Mary DiNunzio, Bennie Rosato’s law associate, pursues her claim on behalf of the late interned family friend Amadeo Brandolini (Dead Ringer, 2004) to a rousing courtroom finale.
The problem with pressing a case that’s 60 years old—Amadeo Brandolini died a suicide in 1942 in the Montana camp where he was interned with hundreds of other Italian-Americans—is that so many leads are dead, along with so many potential deponents. Mary can’t interview Amadeo’s wife or his son Tony, her nominal client, or Missoula camp guard Aaron Nyquist, because they’ve all passed on. But when Frank Cavuto, the attorney for Tony’s estate, gets shot in an apparent robbery shortly after telling her she’s off the case, his death sounds like one too many. And when the man she’s become convinced actually murdered Amadeo all those years ago dies hours after she confronts him and the evidence against him is stolen from her office and her pocketbook, the case seems as hopeless as her sex life.

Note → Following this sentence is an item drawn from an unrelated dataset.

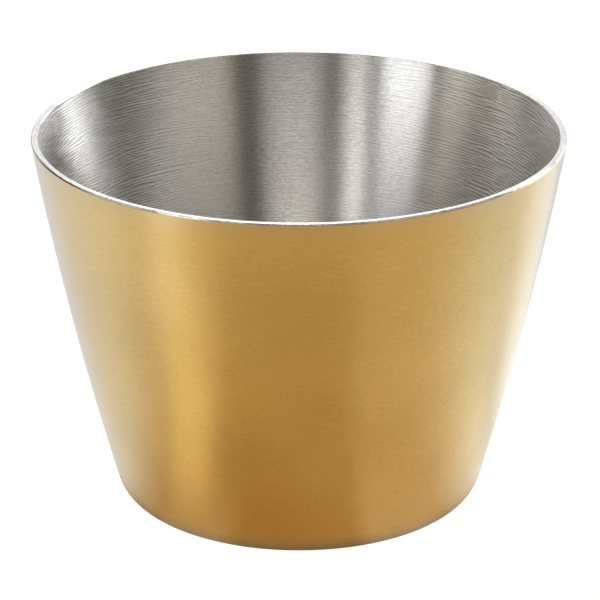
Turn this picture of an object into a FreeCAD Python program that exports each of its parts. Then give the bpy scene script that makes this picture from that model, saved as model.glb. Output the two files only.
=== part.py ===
"""A small tapered metal cup: a drawn stainless steel cup with a brass-coloured layer on its outside.

The cup stands on the XY plane with its axis on Z, and the origin is the centre of its underside.
Every length is in millimetres and is read from the spreadsheet "Dimensions".

The outside of the cup is the reference skin. From the axis outwards it is a flat foot, a corner
arc, and a wall that leans outwards and is very slightly bowed. Each piece is a band between two
depths below that skin, revolved about Z:

    brass_layer   from the skin down to layer_depth, ending a little below the rim
    steel_cup     from layer_depth down to wall_depth, ending in the flat rim
"""

import os

import FreeCAD
import Part
import Sketcher

DIMENSIONS = [
    # alias, value, what it sets
    ("rim_diameter", 60.0, "outer diameter of the skin in the plane of the rim"),
    ("cup_height", 43.0, "foot to rim"),
    ("foot_diameter", 35.0, "flat circle that the cup stands on"),
    ("corner_radius", 3.5, "skin radius between foot and wall"),
    ("wall_bow_radius", 400.0, "skin radius of the wall, seen in section"),
    ("layer_depth", 0.08, "thickness of the brass-coloured layer"),
    ("wall_depth", 0.8, "thickness of the layer and the steel together"),
    ("rim_edge_radius", 0.16, "rounding of both edges of the rim"),
    ("bare_rim_height", 0.2, "steel left uncoated below the rim"),
    ("layer_edge_radius", 0.05, "rounding of the layer's upper outside edge"),
]

SHEET = "Dimensions"
FULL_TURN = 360.0
TOUCHING = 1e-6

# Sketcher's own numbering of the points of a line or an arc, and of the sketch's axes.
START, END, CENTRE = 1, 2, 3
ORIGIN, VERTICAL_AXIS = -1, -2


def make_sheet(doc):
    """The spreadsheet of driving dimensions, one row for each, with the alias beside its value."""
    sheet = doc.addObject("Spreadsheet::Sheet", SHEET)
    for row, (alias, value, meaning) in enumerate(DIMENSIONS, start=1):
        sheet.set(f"A{row}", alias)
        sheet.set(f"B{row}", str(value))
        sheet.set(f"C{row}", meaning)
        sheet.setAlias(f"B{row}", alias)
    doc.recompute()
    return sheet


def ref(alias):
    """How an expression names a cell of the sheet."""
    return f"<<{SHEET}>>.{alias}"


def skin_centres(sheet):
    """Centres of the skin's corner arc and wall arc, as (radius, height) vectors.

    The wall arc passes through the rim and is tangent to the corner arc, so its centre lies
    wall_bow_radius from the rim and that much less corner_radius from the corner's centre.
    """
    corner = FreeCAD.Vector(sheet.foot_diameter / 2, sheet.corner_radius, 0)
    rim = FreeCAD.Vector(sheet.rim_diameter / 2, sheet.cup_height, 0)
    to_corner = sheet.wall_bow_radius - sheet.corner_radius
    chord = rim - corner
    along = (to_corner**2 - sheet.wall_bow_radius**2 + chord.Length**2) / (2 * chord.Length)
    across = (to_corner**2 - along**2) ** 0.5
    forward = FreeCAD.Vector(chord).normalize()
    inward = FreeCAD.Vector(-forward.y, forward.x, 0)
    return corner, corner + forward * along + inward * across


def depth_point(centre, through, radius):
    """The point at a radius from centre, in the direction of through."""
    return centre + FreeCAD.Vector(through - centre).normalize() * radius


def height_point(centre, radius, height):
    """The point of a circle at a height, on its outward side."""
    return FreeCAD.Vector(centre.x + (radius**2 - (height - centre.y) ** 2) ** 0.5, height, 0)


def arc_between(centre, first, last):
    """An anticlockwise arc of a sketch from first to last."""
    circle = Part.Circle(centre, FreeCAD.Vector(0, 0, 1), (first - centre).Length)
    return Part.ArcOfCircle(circle, circle.parameter(first), circle.parameter(last))


class BandSketch:
    """A sketch in the XZ plane of a band between two depths below the skin, closed on the axis."""

    def __init__(self, body, sheet):
        self.sketch = body.newObject("Sketcher::SketchObject", body.Name + "_section")
        plane = next(f for f in body.Origin.OriginFeatures if f.Role == "XZ_Plane")
        self.sketch.AttachmentSupport = [(plane, "")]
        self.sketch.MapMode = "FlatFace"
        self.sheet = sheet
        self.corner, self.wall = skin_centres(sheet)

    def constrain(self, *details):
        return self.sketch.addConstraint(Sketcher.Constraint(*details))

    def size(self, name, expression, *details):
        """A named dimension of the sketch, bound to the sheet."""
        index = self.constrain(*details)
        self.sketch.renameConstraint(index, name)
        self.sketch.setExpression(f"Constraints.{name}", expression)

    def line(self, first, last, construction=False):
        return self.sketch.addGeometry(Part.LineSegment(first, last), construction)

    def add_guides(self):
        """Construction lines that place both centres: wall centre to rim, and wall centre to corner."""
        sheet = self.sheet
        rim = FreeCAD.Vector(sheet.rim_diameter / 2, sheet.cup_height, 0)
        self.to_rim = self.line(self.wall, rim, True)
        self.to_corner = self.line(self.wall, self.corner, True)
        self.constrain("Coincident", self.to_rim, START, self.to_corner, START)
        from_origin = (ORIGIN, START, self.to_rim, END)
        self.size("rim_radius", ref("rim_diameter") + " / 2", "DistanceX", *from_origin, rim.x)
        self.size("rim_height", ref("cup_height"), "DistanceY", *from_origin, rim.y)
        bow = sheet.wall_bow_radius
        self.size("wall_bow", ref("wall_bow_radius"), "Distance", self.to_rim, bow)
        inset = f"{ref('wall_bow_radius')} - {ref('corner_radius')}"
        self.size("wall_to_corner", inset, "Distance", self.to_corner, bow - self.corner.y)
        from_origin = (ORIGIN, START, self.to_corner, END)
        self.size("foot_radius", ref("foot_diameter") + " / 2", "DistanceX", *from_origin, self.corner.x)
        self.size("corner_height", ref("corner_radius"), "DistanceY", *from_origin, self.corner.y)

    def add_side(self, name, depth, depth_text, top):
        """One side of the band: floor line, corner arc and wall arc at a depth, up to the height top."""
        corner_r = self.sheet.corner_radius - depth
        wall_r = self.sheet.wall_bow_radius - depth
        axis_point = FreeCAD.Vector(0, depth, 0)
        foot = FreeCAD.Vector(self.corner.x, depth, 0)
        seam = depth_point(self.wall, self.corner, wall_r)
        floor = self.line(axis_point, foot)
        bend = self.sketch.addGeometry(arc_between(self.corner, foot, seam))
        wall = self.sketch.addGeometry(
            arc_between(self.wall, seam, height_point(self.wall, wall_r, top))
        )
        self.constrain("PointOnObject", floor, START, VERTICAL_AXIS)
        self.constrain("Horizontal", floor)
        self.constrain("Coincident", bend, CENTRE, self.to_corner, END)
        self.constrain("Coincident", wall, CENTRE, self.to_corner, START)
        self.constrain("Coincident", floor, END, bend, START)
        self.constrain("Vertical", floor, END, bend, CENTRE)
        self.constrain("Coincident", bend, END, wall, START)
        self.constrain("PointOnObject", wall, START, self.to_corner)
        radius_text = f"{ref('corner_radius')} - {depth_text}"
        self.size(name + "_corner", radius_text, "Radius", bend, corner_r)
        return floor, wall

    def close(self, outer, inner, top_text, top):
        """The flat top between the two walls, and the axis between the two floors."""
        (outer_floor, outer_wall), (inner_floor, inner_wall) = outer, inner
        ends = [self.sketch.getPoint(g, END) for g in (outer_wall, inner_wall)]
        lip = self.line(*ends)
        axis = self.line(*[self.sketch.getPoint(g, START) for g in (inner_floor, outer_floor)])
        self.constrain("Coincident", outer_wall, END, lip, START)
        self.constrain("Coincident", lip, END, inner_wall, END)
        self.constrain("Horizontal", lip)
        self.constrain("Coincident", inner_floor, START, axis, START)
        self.constrain("Coincident", axis, END, outer_floor, START)
        self.size("top_height", top_text, "DistanceY", ORIGIN, START, lip, START, top)


def revolve_band(doc, sheet, name, outer_alias, inner_alias, bare_alias=None):
    """A body revolved from the band between two depths. None as outer_alias is the skin itself."""
    body = doc.addObject("PartDesign::Body", name)
    band = BandSketch(body, sheet)
    outer_depth, outer_text = (getattr(sheet, outer_alias), ref(outer_alias)) if outer_alias else (0.0, "0")
    inner_depth, inner_text = getattr(sheet, inner_alias), ref(inner_alias)
    top, top_text = sheet.cup_height, ref("cup_height")
    if bare_alias:
        top -= getattr(sheet, bare_alias)
        top_text += " - " + ref(bare_alias)
    band.add_guides()
    outer = band.add_side("outer", outer_depth, outer_text, top)
    inner = band.add_side("inner", inner_depth, inner_text, top)
    band.close(outer, inner, top_text, top)
    turned = body.newObject("PartDesign::Revolution", name + "_turned")
    turned.Profile = band.sketch
    turned.ReferenceAxis = (band.sketch, ["V_Axis"])
    turned.Angle = FULL_TURN
    band.sketch.Visibility = False
    doc.recompute()
    return body, turned


def top_edges(shape):
    """The round edges in the shape's highest plane, smallest first, as (radius, edge name)."""
    top = shape.BoundBox.ZMax
    found = []
    for number, edge in enumerate(shape.Edges, start=1):
        level = edge.BoundBox.ZMin > top - TOUCHING
        if level and isinstance(edge.Curve, Part.Circle):
            found.append((edge.Curve.Radius, f"Edge{number}"))
    return sorted(found)


def round_edges(doc, body, base, edges, alias):
    """A fillet on named edges, with its radius bound to the sheet."""
    fillet = body.newObject("PartDesign::Fillet", body.Name + "_rounding")
    fillet.Base = (base, [name for _, name in edges])
    fillet.setExpression("Radius", ref(alias))
    doc.recompute()
    return fillet


def make_steel_cup(doc, sheet):
    """The drawn steel cup, with both edges of its flat rim rounded."""
    body, turned = revolve_band(doc, sheet, "steel_cup", "layer_depth", "wall_depth")
    round_edges(doc, body, turned, top_edges(turned.Shape), "rim_edge_radius")
    return body


def make_brass_layer(doc, sheet):
    """The brass-coloured layer over the wall, the corner and the underside of the steel."""
    body, turned = revolve_band(doc, sheet, "brass_layer", None, "layer_depth", "bare_rim_height")
    round_edges(doc, body, turned, top_edges(turned.Shape)[-1:], "layer_edge_radius")
    return body


def check(doc, bodies):
    """Stops before anything is written if an object failed or a body isn't one valid solid."""
    failed = [o.Name for o in doc.Objects if "Invalid" in o.State or "Error" in o.State]
    if failed:
        raise RuntimeError(f"these objects failed to build: {failed}")
    for body in bodies:
        shape = body.Shape
        if shape.isNull() or not shape.isValid() or len(shape.Solids) != 1:
            raise RuntimeError(f"{body.Label} isn't one valid solid")
        size = shape.BoundBox
        print(f"{body.Label}: {size.XLength:.3f} x {size.YLength:.3f} x {size.ZLength:.3f} mm,"
              f" {shape.Volume:.1f} mm3")


def main():
    doc = FreeCAD.newDocument("tapered_cup")
    sheet = make_sheet(doc)
    bodies = [make_steel_cup(doc, sheet), make_brass_layer(doc, sheet)]
    doc.recompute()
    check(doc, bodies)
    os.makedirs("parts", exist_ok=True)
    for body in bodies:
        body.Shape.exportStep(os.path.join("parts", body.Label + ".step"))


main()
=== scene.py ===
"""The looks of a small tapered cup: brushed steel inside, a satin brass-coloured layer outside.

Both CAD nodes keep their shape. Each one gets a procedural material, and a modifier that adds the UV
map for baked detail. The studio is a ring of soft panels in a dim room, above a floor that glows for
the light that a lit table sends back. The camera sees plain white in place of the room and the floor.

Lengths are in metres. The cup stands on z = 0 with its axis on Z, and the camera looks along +Y.
Azimuths of the studio are in degrees from the camera's side of the cup, positive to the right.
"""

import math

import bpy
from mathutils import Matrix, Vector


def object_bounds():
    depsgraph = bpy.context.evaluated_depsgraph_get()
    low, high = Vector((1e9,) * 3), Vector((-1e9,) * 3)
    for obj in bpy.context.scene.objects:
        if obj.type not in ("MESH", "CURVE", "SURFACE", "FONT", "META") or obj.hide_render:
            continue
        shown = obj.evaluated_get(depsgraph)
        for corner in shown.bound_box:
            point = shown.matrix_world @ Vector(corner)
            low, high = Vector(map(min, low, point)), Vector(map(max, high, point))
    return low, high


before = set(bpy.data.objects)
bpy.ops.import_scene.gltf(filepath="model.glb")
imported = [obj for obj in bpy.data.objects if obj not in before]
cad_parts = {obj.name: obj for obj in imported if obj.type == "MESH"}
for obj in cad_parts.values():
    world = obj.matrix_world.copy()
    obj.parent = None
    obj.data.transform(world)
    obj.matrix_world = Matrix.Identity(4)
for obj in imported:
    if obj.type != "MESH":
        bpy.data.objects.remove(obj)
cad_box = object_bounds()

MM = 0.001
MICRON = 0.000001

# The cup's rim and foot, and how far out its floor and underside are flat.
RIM_RADIUS = cad_box[1][0]
RIM_HEIGHT = cad_box[1][2]
FOOT_RADIUS = 17.5 * MM
FLAT_RADIUS = 17.6 * MM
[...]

After all, the chances of a judge taking her word for an undocumented connection between the illiterate fisherman Amadeo and the powerful firm that’s continued to benefit from his death are about as great as the chances that one of the million blind dates her family and friends force on the young widow will suddenly blossom into true love. But Mary soldiers on, her sense of humor bolstered by some timely assistance from her boss and her best bud Judy Carrier, till a bolt from the blue leaves a most unlikely grin on her face.
No matter who carries the ball at Rosato & Associates, Scottoline keeps it fast, fleet, and funny. Her Philadelphia is both dangerous and aglow with the promise of justice and hot new men who’ll steal your heart—if they don’t kill you first.